**Task prompt:**
Return the lines from the one that contains "UPPER_STRAP_HEIGHT, UPPER_STRAP_LENGTH, UPPER_STAND_SHARES)" through the one that contains "bpy.data.objects.remove(obj)", both included, exactly as written and with nothing added.

**Material supplied:**
######
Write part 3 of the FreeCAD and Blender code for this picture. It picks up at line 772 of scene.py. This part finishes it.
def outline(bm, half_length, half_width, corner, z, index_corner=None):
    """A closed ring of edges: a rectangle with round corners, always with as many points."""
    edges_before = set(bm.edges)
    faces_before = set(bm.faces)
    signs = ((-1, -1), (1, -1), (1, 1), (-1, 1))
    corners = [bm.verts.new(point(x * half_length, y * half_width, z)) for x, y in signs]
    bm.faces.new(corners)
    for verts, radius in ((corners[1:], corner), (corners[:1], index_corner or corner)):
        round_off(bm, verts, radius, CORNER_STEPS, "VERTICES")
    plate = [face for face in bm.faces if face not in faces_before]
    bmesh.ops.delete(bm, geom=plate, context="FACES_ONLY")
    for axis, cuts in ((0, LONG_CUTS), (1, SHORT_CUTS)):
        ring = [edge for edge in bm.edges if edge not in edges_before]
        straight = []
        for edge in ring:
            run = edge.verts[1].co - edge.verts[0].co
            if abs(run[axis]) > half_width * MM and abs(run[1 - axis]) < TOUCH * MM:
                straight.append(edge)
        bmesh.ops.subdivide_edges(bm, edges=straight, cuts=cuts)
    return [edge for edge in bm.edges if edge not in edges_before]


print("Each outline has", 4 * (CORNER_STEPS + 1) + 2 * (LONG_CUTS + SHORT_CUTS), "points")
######
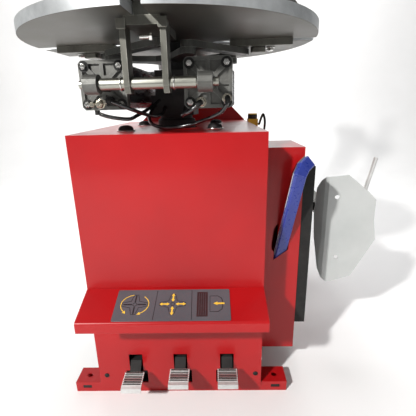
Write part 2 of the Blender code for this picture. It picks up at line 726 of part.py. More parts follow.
######
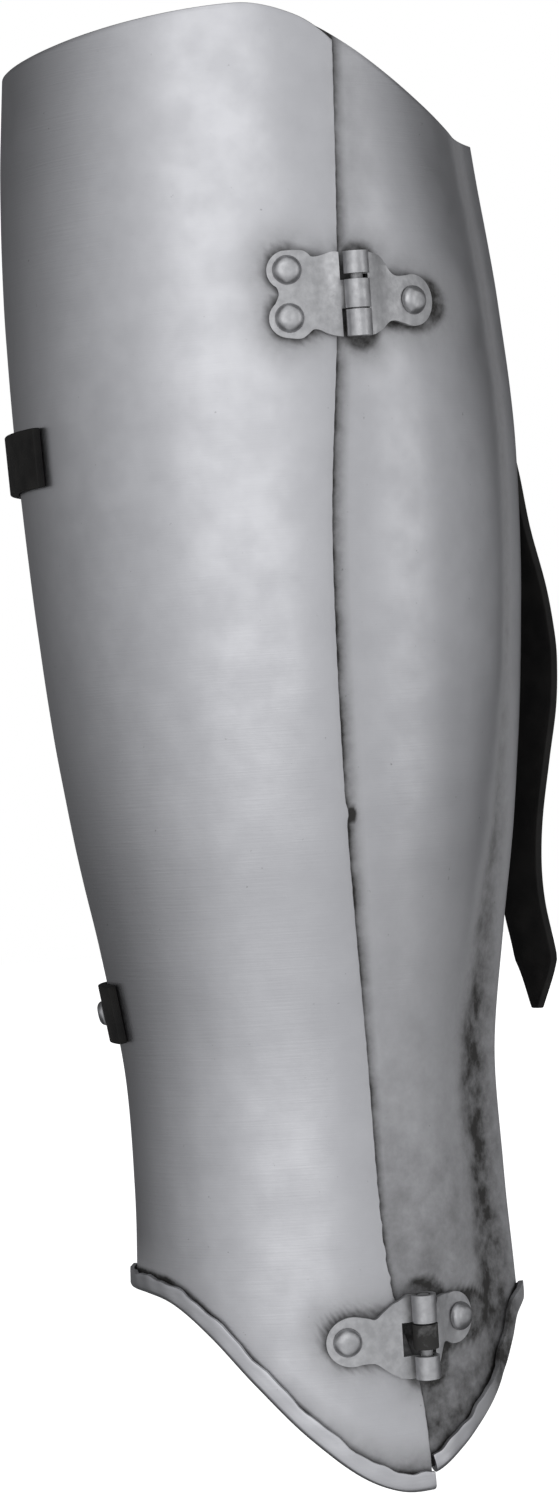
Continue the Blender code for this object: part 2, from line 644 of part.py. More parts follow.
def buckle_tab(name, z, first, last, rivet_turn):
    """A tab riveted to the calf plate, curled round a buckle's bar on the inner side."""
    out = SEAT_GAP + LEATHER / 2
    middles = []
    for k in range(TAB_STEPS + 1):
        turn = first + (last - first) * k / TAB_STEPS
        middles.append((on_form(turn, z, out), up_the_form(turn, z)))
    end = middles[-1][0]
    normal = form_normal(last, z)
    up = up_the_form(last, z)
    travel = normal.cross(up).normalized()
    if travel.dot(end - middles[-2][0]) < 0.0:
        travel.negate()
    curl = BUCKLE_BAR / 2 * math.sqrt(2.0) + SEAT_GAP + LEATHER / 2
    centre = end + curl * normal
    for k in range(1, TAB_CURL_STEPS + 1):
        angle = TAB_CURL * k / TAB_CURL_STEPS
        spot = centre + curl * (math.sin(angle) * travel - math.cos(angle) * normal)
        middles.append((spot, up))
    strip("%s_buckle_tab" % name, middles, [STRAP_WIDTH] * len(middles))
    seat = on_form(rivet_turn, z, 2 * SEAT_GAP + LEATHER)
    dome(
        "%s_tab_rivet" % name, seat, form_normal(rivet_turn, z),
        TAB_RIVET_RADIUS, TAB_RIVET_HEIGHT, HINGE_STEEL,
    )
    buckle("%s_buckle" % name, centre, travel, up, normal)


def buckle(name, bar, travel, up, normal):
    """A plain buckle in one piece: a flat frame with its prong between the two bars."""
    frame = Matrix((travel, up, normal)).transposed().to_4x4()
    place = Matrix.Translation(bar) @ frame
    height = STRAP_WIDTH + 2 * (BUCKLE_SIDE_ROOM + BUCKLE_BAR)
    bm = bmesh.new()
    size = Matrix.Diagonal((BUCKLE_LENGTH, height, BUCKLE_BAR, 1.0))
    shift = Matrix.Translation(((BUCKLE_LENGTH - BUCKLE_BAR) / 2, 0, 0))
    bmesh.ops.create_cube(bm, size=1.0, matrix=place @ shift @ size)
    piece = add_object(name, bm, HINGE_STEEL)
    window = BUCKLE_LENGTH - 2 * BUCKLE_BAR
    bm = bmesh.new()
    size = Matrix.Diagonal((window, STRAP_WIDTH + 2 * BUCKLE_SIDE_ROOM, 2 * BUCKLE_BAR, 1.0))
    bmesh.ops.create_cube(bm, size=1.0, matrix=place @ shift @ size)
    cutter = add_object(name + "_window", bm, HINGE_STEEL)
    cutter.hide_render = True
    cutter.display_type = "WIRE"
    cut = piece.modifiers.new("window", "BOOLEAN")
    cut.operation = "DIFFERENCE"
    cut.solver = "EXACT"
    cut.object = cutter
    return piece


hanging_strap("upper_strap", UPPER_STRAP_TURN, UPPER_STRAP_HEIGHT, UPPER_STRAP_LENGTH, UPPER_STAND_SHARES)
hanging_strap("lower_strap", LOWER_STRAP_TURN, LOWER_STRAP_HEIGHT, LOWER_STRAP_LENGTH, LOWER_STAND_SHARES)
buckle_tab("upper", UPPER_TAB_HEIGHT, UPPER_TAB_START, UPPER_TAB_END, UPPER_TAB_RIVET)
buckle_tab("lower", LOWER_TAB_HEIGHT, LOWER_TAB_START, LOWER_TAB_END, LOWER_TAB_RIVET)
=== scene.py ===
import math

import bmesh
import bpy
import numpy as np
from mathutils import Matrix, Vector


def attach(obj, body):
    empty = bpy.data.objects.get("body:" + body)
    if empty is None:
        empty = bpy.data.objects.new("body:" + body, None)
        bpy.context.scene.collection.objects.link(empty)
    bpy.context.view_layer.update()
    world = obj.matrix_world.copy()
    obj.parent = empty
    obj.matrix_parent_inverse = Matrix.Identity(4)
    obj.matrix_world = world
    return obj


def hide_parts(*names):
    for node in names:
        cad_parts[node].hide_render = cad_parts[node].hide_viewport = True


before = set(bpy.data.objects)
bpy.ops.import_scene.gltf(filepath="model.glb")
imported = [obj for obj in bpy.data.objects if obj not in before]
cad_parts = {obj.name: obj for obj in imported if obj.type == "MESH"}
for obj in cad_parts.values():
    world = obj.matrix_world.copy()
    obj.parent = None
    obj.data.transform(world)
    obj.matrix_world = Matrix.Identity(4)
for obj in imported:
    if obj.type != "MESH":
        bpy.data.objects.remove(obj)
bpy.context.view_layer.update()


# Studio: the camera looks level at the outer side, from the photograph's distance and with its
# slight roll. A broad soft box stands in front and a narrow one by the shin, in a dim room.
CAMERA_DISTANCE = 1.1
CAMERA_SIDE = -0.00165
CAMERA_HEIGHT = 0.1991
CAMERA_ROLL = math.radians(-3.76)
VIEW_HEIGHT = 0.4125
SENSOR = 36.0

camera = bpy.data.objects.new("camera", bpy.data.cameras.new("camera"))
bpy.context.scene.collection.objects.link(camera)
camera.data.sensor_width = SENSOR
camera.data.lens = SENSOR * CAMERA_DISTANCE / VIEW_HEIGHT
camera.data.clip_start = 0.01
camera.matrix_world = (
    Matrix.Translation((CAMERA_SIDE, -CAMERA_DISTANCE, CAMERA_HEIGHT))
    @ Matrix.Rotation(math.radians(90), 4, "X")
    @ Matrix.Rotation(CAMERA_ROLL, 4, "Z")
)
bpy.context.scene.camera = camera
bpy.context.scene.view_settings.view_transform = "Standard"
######
**Written solution:**
hanging_strap("upper_strap", UPPER_STRAP_TURN, UPPER_STRAP_HEIGHT, UPPER_STRAP_LENGTH, UPPER_STAND_SHARES)
hanging_strap("lower_strap", LOWER_STRAP_TURN, LOWER_STRAP_HEIGHT, LOWER_STRAP_LENGTH, LOWER_STAND_SHARES)
buckle_tab("upper", UPPER_TAB_HEIGHT, UPPER_TAB_START, UPPER_TAB_END, UPPER_TAB_RIVET)
buckle_tab("lower", LOWER_TAB_HEIGHT, LOWER_TAB_START, LOWER_TAB_END, LOWER_TAB_RIVET)
=== scene.py ===
import math

import bmesh
import bpy
import numpy as np
from mathutils import Matrix, Vector


def attach(obj, body):
    empty = bpy.data.objects.get("body:" + body)
    if empty is None:
        empty = bpy.data.objects.new("body:" + body, None)
        bpy.context.scene.collection.objects.link(empty)
    bpy.context.view_layer.update()
    world = obj.matrix_world.copy()
    obj.parent = empty
    obj.matrix_parent_inverse = Matrix.Identity(4)
    obj.matrix_world = world
    return obj


def hide_parts(*names):
    for node in names:
        cad_parts[node].hide_render = cad_parts[node].hide_viewport = True


before = set(bpy.data.objects)
bpy.ops.import_scene.gltf(filepath="model.glb")
imported = [obj for obj in bpy.data.objects if obj not in before]
cad_parts = {obj.name: obj for obj in imported if obj.type == "MESH"}
for obj in cad_parts.values():
    world = obj.matrix_world.copy()
    obj.parent = None
    obj.data.transform(world)
    obj.matrix_world = Matrix.Identity(4)
for obj in imported:
    if obj.type != "MESH":
        bpy.data.objects.remove(obj)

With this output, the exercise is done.